▶ _Problem details_
Only the number is wanted: count the lines that contain "More".

[Entries taken from a collection]
==================================================

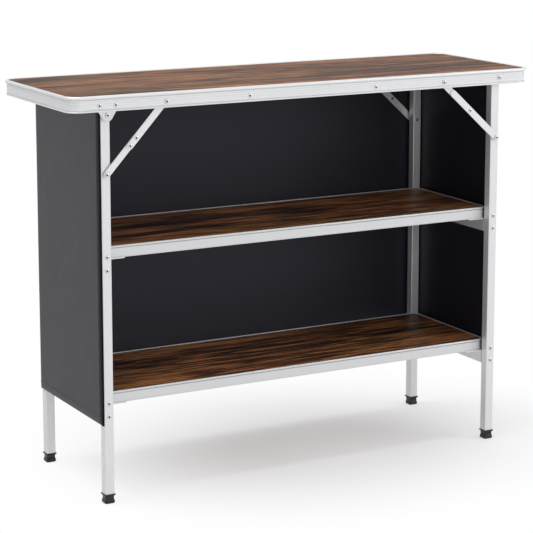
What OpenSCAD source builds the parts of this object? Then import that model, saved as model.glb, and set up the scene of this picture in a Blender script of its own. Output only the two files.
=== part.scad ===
// Folding bar table: a rimmed tabletop, two leg frames that fold in under it,
// four knee braces, two lift-out shelves and a cloth skirt on three sides.
// Millimetres. The origin is on the floor below the middle of the tabletop.
// X runs along the table, -Y is the open front, +Z is up.

/* [Tabletop] */
// Length of the tabletop over its rim
top_len = 1200; // [1150:1:1300]
// Depth of the tabletop over its rim
top_dep = 400; // [380:1:440]
// Height of the rim's top above the floor
top_height = 916; // [872:1:952]
// Outer corner radius of the tabletop rim
corner_r = 35; // [30:1:60]
// Height of the tabletop rim
rim_h = 35.5; // [33:0.5:45]
// Wall of the tabletop rim
rim_wall = 1.5; // [1:0.1:2.5]
// Radius of the round bead along the rim's top
bead_r = 4; // [3:0.1:5]
// Radius of the small lip along the rim's bottom
lip_r = 1.8; // [1:0.1:2.4]
// Thickness of the wood-grain board
board_t = 5; // [4:0.1:6]
// How far the board's face lies below the rim's top
board_drop = 1.5; // [1:0.1:2.5]
// Width of the ledge that the board sits on
ledge_w = 8; // [5:0.5:11]
// Thickness of that ledge
ledge_t = 1.5; // [1:0.1:2]

/* [Legs] */
// Side of the square leg tube
leg_w = 22; // [20:0.5:25]
// Wall of the leg tube
leg_wall = 1.5; // [1:0.1:2.5]
// Rounding of the leg tube's long edges
leg_edge = 2; // [1.6:0.1:3]
// How far the legs' outer faces stand in from the tabletop's ends
leg_set_x = 80; // [60:1:100]
// How far the legs' outer faces stand in from the tabletop's front and rear
leg_set_y = 19; // [18:0.5:25]
// How far a leg reaches above its pivot
leg_head = 4; // [2:0.5:4.5]
// Radius of the pins that the legs turn on
leg_pin_r = 4; // [3:0.1:5]
// Radius of the cross tube between a pair of legs
tie_r = 8; // [7:0.5:10]

/* [Feet] */
// Height of a foot below its leg
foot_h = 22; // [18:1:32]
// Width of the foot's flange
foot_w = 25; // [24:0.5:27]
// Thickness of the foot's flange
foot_flange = 2.5; // [1.5:0.1:4]
// Width of the foot's square neck
neck_w = 20.5; // [16:0.5:22]
// Width of the foot's square pad
pad_w = 24.4; // [22:0.1:24.8]
// Rounding of the pad's corners
pad_edge = 5; // [3:0.5:8]
// Height of the pad
pad_h = 8.5; // [6:0.5:12]
// Length of the plug inside the leg
plug_h = 14; // [8:1:30]

/* [Knee braces] */
// Distance from an end pivot of a left brace to its knee
left_arm = 103.6; // [103:0.1:107]
// Distance along the rim from the left leg pivot to its braces' upper pivots
reach_left = 140; // [137:0.5:143]
// Distance along the rim from the right leg pivot to its braces' upper pivots
reach_right = 157; // [152:0.5:162]
// How far the folded lower bar's pivot stops short of the upper one, on the right
hang_off = 12; // [11.8:0.1:14]
// Width of an outer brace bar
bar_w = 16; // [14:0.5:17]
// Width of an inner brace bar
inner_bar_w = 15; // [13:0.5:16]
// Thickness of a brace bar
bar_t = 2; // [1.5:0.1:2.4]
// Overlap of the left upper bar past the knee
left_tail = 30; // [26:0.5:40]
// Overlap of the right lower bar past the knee
right_tail = 64; // [56:0.5:66]
// Overlap of the left lower bar past the knee
inner_tail = 12; // [10:0.5:16]
// Overlap of the right upper bar past the knee
right_inner_tail = 84; // [60:1:86]
// Distance of that bar's lock stud from the knee
right_stud_off = 30; // [20:1:36]
// How far below the knee the right braces' visible rivet sits
right_rivet_off = 8; // [0:0.5:12]
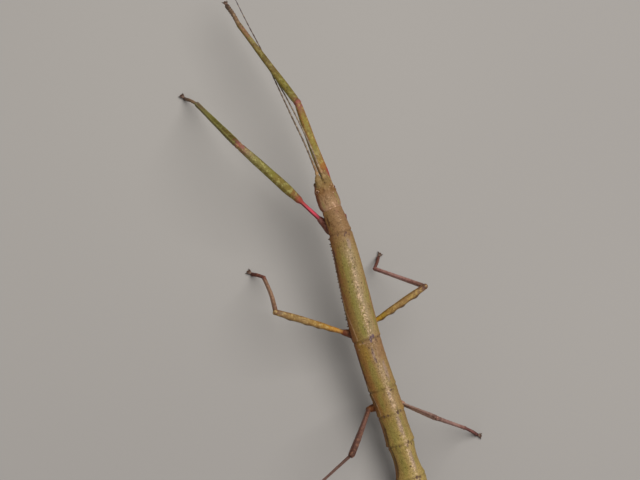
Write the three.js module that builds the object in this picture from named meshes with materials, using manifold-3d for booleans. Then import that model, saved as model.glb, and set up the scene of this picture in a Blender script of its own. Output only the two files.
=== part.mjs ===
// An adult female laboratory stick insect (Carausius morosus), standing still on a flat floor.
// Millimetres and degrees. The head points along -Y, the insect's left is +X and up is +Z.
// Every solid ends a little short of its neighbour, so the gaps fall where the real joints are.
import * as THREE from "three";
import { mergeVertices } from "three/addons/utils/BufferGeometryUtils.js";
import Module from "manifold-3d";

const wasm = await Module();
wasm.setup();

// ---------------------------------------------------------------- driving dimensions

const GAP = 0.3; // left open between two neighbouring solids
const EYE_GAP = 0.1; // the same round the small parts that sit on the head
const MIDDLE = [2.7, -3.79]; // middle of the footprint, in the coordinates used below

// The middle of the front of the head, and the trunk behind it, segment by segment.
// heading turns the segment to the left and slope lowers it, both towards the tail.
// Widths and heights are taken at the front, the middle and the rear of the segment.
const HEAD_FRONT = [-1.47, -24.98, 10.8];
const HEAD = { length: 4.6, heading: -1, slope: 7.5 };
const TRUNK = {
  pronotum: { length: 3.7, heading: -1, slope: 7.5, width: [3.1, 3.35, 3.6], height: [2.5, 2.8, 3.0] },
  mesothorax: { length: 16.9, heading: 5.5, slope: 7.5, width: [3.7, 4.4, 4.5], height: [3.0, 3.5, 3.85] },
  metathorax: { length: 7.9, heading: 1.3, slope: 7.5, width: [4.35, 4.4, 4.5], height: [3.75, 3.7, 3.8] },
  median_segment: { length: 4.1, heading: 0, slope: 7.5, width: [4.45, 4.3, 4.4], height: [3.8, 3.75, 3.85] },
  abdomen_2: { length: 4.8, heading: 1.5, slope: 7.5, width: [4.25, 4.2, 4.55], height: [3.85, 3.85, 4.1] },
  abdomen_3: { length: 5.4, heading: 2.5, slope: 7.5, width: [4.25, 3.75, 4.8], height: [3.95, 3.8, 4.2] },
  abdomen_4: { length: 6.0, heading: 2, slope: 6.5, width: [4.65, 4.55, 4.9], height: [4.15, 4.1, 4.3] },
  abdomen_5: { length: 6.0, heading: 1.5, slope: 5.5, width: [4.65, 4.5, 4.8], height: [4.15, 4.0, 4.15] },
  abdomen_6: { length: 6.0, heading: 1, slope: 4.5, width: [4.5, 4.3, 4.5], height: [4.0, 3.8, 3.9] },
  abdomen_7: { length: 5.5, heading: 0.5, slope: 4, width: [4.25, 4.0, 4.1], height: [3.75, 3.5, 3.4] },
  abdomen_8: { length: 4.0, heading: 0, slope: 3.5, width: [3.8, 3.5, 3.4], height: [3.2, 2.95, 2.8] },
  abdomen_9: { length: 3.0, heading: 0, slope: 3, width: [3.2, 3.0, 2.9], height: [2.65, 2.45, 2.35] },
  abdomen_10: { length: 3.0, heading: 0, slope: 3, width: [2.8, 2.55, 2.0], height: [2.25, 2.05, 1.5] },
};
const TRUNK_SIDES = 16;
const TRUNK_STEP = 1.6; // between two rings of a segment
const TRUNK_KEEL = 0.1; // rise of the blunt ridge along the back

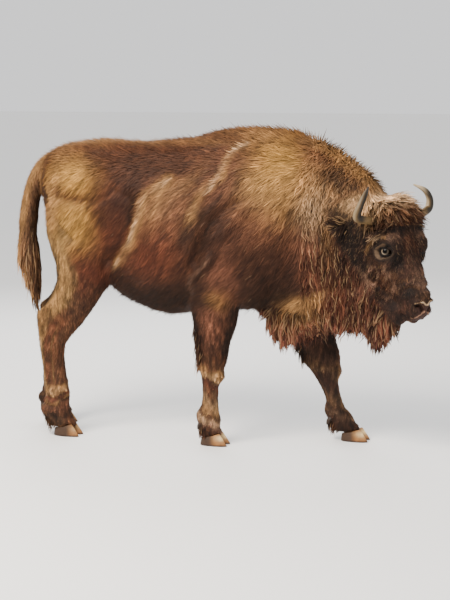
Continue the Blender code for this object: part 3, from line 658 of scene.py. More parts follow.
# soft spots on the head: middle in the head's frame on its left, reach along, across and out, colour, amount
headSpots = (
    ((-0.3, 0.0, 0.03), (0.09, 0.22, 0.12), "tan", 0.9),
    ((-0.33, 0.0, 0.03), (0.075, 0.24, 0.12), "pale", 0.8),
    # painted highlight on the top of the forelock
    ((-0.285, 0.04, 0.1), (0.05, 0.16, 0.06), "cream", 0.9),
    ((-0.295, 0.17, -0.02), (0.05, 0.05, 0.07), "pale", 0.6),
    ((-0.27, 0.212, -0.105), (0.045, 0.035, 0.05), "dark", 0.75),
    ((-0.22, 0.06, 0.11), (0.05, 0.14, 0.06), "brown", 0.95),
    ((-0.185, 0.05, 0.11), (0.035, 0.12, 0.06), "dark", 0.75),
    ((-0.2, 0.145, 0.06), (0.035, 0.04, 0.05), "dark", 0.7),
    ((-0.14, 0.0, 0.11), (0.04, 0.1, 0.06), "brown", 0.8),
    ((-0.085, 0.0, 0.1), (0.035, 0.2, 0.08), "black", 0.9),
    ((-0.15, 0.18, -0.02), (0.06, 0.05, 0.06), "black", 0.8),
    ((-0.185, 0.205, -0.09), (0.055, 0.06, 0.07), "black", 0.85),
    ((-0.12, 0.215, -0.16), (0.09, 0.06, 0.1), "black", 0.8),
    ((-0.02, 0.0, 0.08), (0.05, 0.05, 0.05), "brown", 0.5),
    # painted highlight on the brow, above the eye
    ((-0.086, 0.138, 0.01), (0.012, 0.02, 0.02), "cream", 0.8),
    ((-0.05, 0.1, 0.065), (0.022, 0.05, 0.03), "curl", 0.75),
    ((0.12, 0.045, 0.04), (0.07, 0.03, 0.04), "mane", 0.2),
    ((0.17, 0.0, 0.055), (0.08, 0.05, 0.04), "curl", 0.4),
    ((0.11, 0.11, -0.06), (0.06, 0.04, 0.05), "mane", 0.25),
    ((0.07, 0.09, 0.04), (0.05, 0.03, 0.04), "black", 0.7),
    ((0.03, 0.18, -0.18), (0.11, 0.06, 0.09), "black", 0.6),
    ((0.11, 0.11, -0.12), (0.06, 0.05, 0.05), "brown", 0.35),
    ((0.245, 0.07, -0.01), (0.022, 0.06, 0.06), "black", 0.8),
    ((0.29, 0.0, 0.04), (0.025, 0.05, 0.02), "ash", 0.6),
    ((0.3, 0.07, -0.06), (0.04, 0.04, 0.05), "redBrown", 0.2),
    ((0.235, 0.015, 0.05), (0.03, 0.02, 0.03), "curl", 0.6),
    ((-0.16, 0.16, -0.04), (0.06, 0.06, 0.07), "dark", 0.7),
)

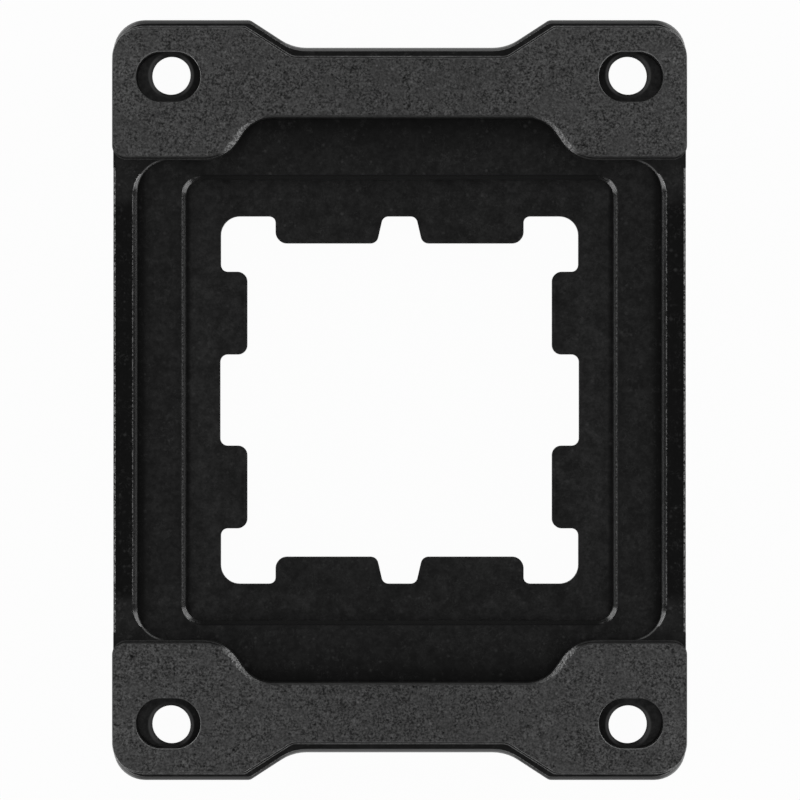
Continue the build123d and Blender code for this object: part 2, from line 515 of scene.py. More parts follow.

==================================================

▶ _Result for this task_
2